Problem details –
Repeat everything in the material exactly.

>> begin Information shown

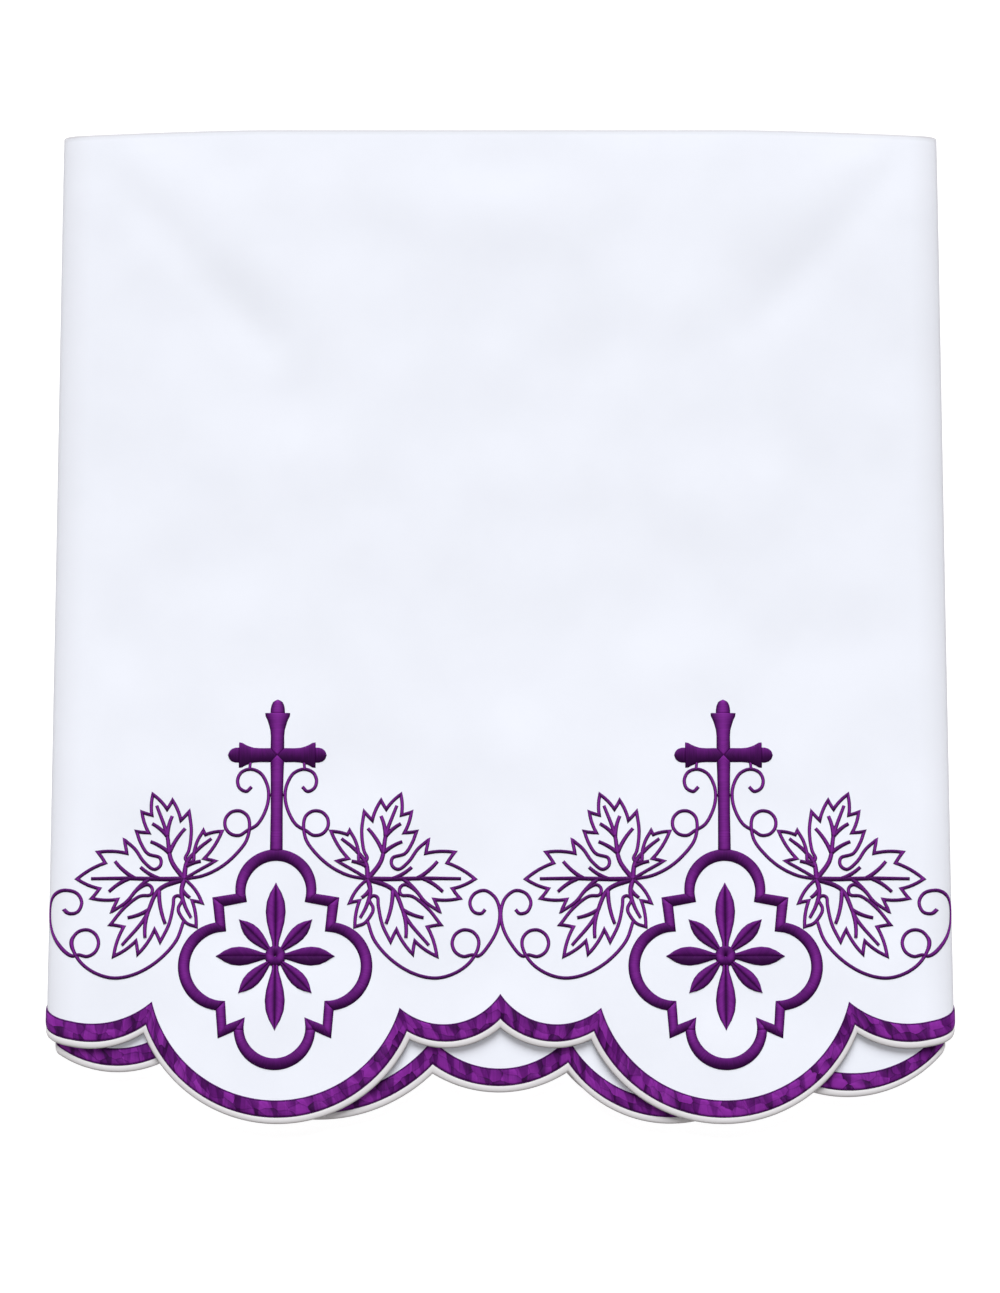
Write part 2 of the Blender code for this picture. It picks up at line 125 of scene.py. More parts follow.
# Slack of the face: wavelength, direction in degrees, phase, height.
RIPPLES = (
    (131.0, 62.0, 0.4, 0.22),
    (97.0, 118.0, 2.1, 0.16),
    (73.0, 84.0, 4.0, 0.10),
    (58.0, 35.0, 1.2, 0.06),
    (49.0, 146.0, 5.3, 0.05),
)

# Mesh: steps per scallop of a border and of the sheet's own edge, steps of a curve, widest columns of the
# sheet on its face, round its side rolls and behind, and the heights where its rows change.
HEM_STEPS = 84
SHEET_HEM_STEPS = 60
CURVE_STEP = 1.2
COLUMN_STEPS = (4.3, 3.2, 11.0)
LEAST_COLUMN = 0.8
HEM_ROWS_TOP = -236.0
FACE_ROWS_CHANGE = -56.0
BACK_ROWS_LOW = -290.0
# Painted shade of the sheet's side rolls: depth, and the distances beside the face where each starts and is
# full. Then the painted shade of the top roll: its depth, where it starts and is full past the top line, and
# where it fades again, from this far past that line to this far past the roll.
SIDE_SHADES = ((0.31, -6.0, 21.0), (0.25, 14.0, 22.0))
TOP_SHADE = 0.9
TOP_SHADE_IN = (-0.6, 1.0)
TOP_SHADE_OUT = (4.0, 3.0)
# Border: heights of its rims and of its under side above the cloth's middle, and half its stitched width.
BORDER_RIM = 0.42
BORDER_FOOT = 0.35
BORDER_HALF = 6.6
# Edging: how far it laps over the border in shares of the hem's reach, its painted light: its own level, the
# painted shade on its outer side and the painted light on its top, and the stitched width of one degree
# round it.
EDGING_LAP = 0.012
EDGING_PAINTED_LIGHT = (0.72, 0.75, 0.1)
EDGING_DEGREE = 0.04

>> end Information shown

Exercise solution –
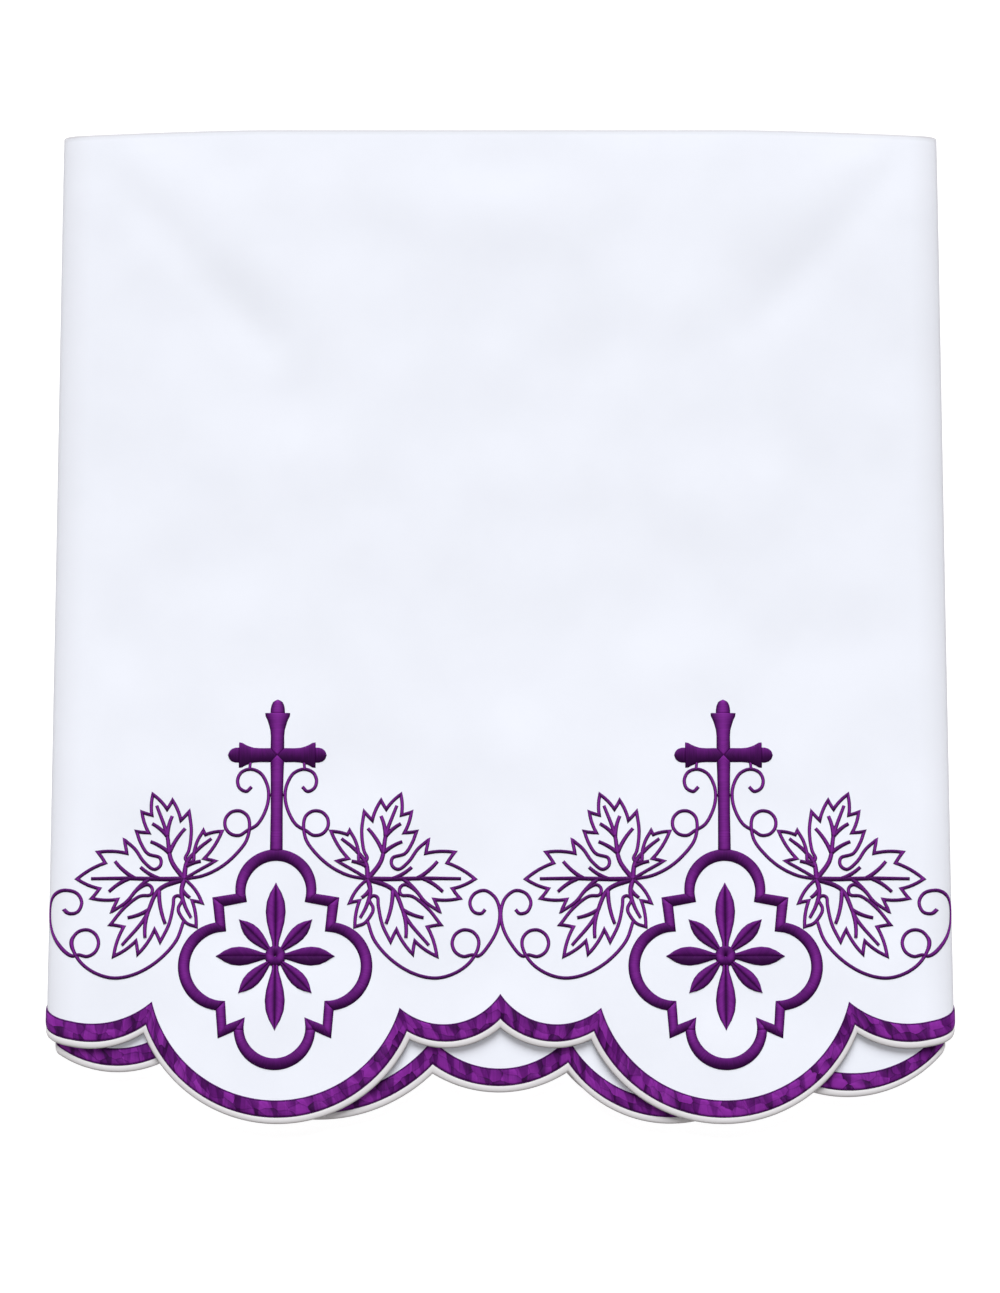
Write part 2 of the Blender code for this picture. It picks up at line 125 of scene.py. More parts follow.
# Slack of the face: wavelength, direction in degrees, phase, height.
RIPPLES = (
    (131.0, 62.0, 0.4, 0.22),
    (97.0, 118.0, 2.1, 0.16),
    (73.0, 84.0, 4.0, 0.10),
    (58.0, 35.0, 1.2, 0.06),
    (49.0, 146.0, 5.3, 0.05),
)

# Mesh: steps per scallop of a border and of the sheet's own edge, steps of a curve, widest columns of the
# sheet on its face, round its side rolls and behind, and the heights where its rows change.
HEM_STEPS = 84
SHEET_HEM_STEPS = 60
CURVE_STEP = 1.2
COLUMN_STEPS = (4.3, 3.2, 11.0)
LEAST_COLUMN = 0.8
HEM_ROWS_TOP = -236.0
FACE_ROWS_CHANGE = -56.0
BACK_ROWS_LOW = -290.0
# Painted shade of the sheet's side rolls: depth, and the distances beside the face where each starts and is
# full. Then the painted shade of the top roll: its depth, where it starts and is full past the top line, and
# where it fades again, from this far past that line to this far past the roll.
SIDE_SHADES = ((0.31, -6.0, 21.0), (0.25, 14.0, 22.0))
TOP_SHADE = 0.9
TOP_SHADE_IN = (-0.6, 1.0)
TOP_SHADE_OUT = (4.0, 3.0)
# Border: heights of its rims and of its under side above the cloth's middle, and half its stitched width.
BORDER_RIM = 0.42
BORDER_FOOT = 0.35
BORDER_HALF = 6.6
# Edging: how far it laps over the border in shares of the hem's reach, its painted light: its own level, the
# painted shade on its outer side and the painted light on its top, and the stitched width of one degree
# round it.
EDGING_LAP = 0.012
EDGING_PAINTED_LIGHT = (0.72, 0.75, 0.1)
EDGING_DEGREE = 0.04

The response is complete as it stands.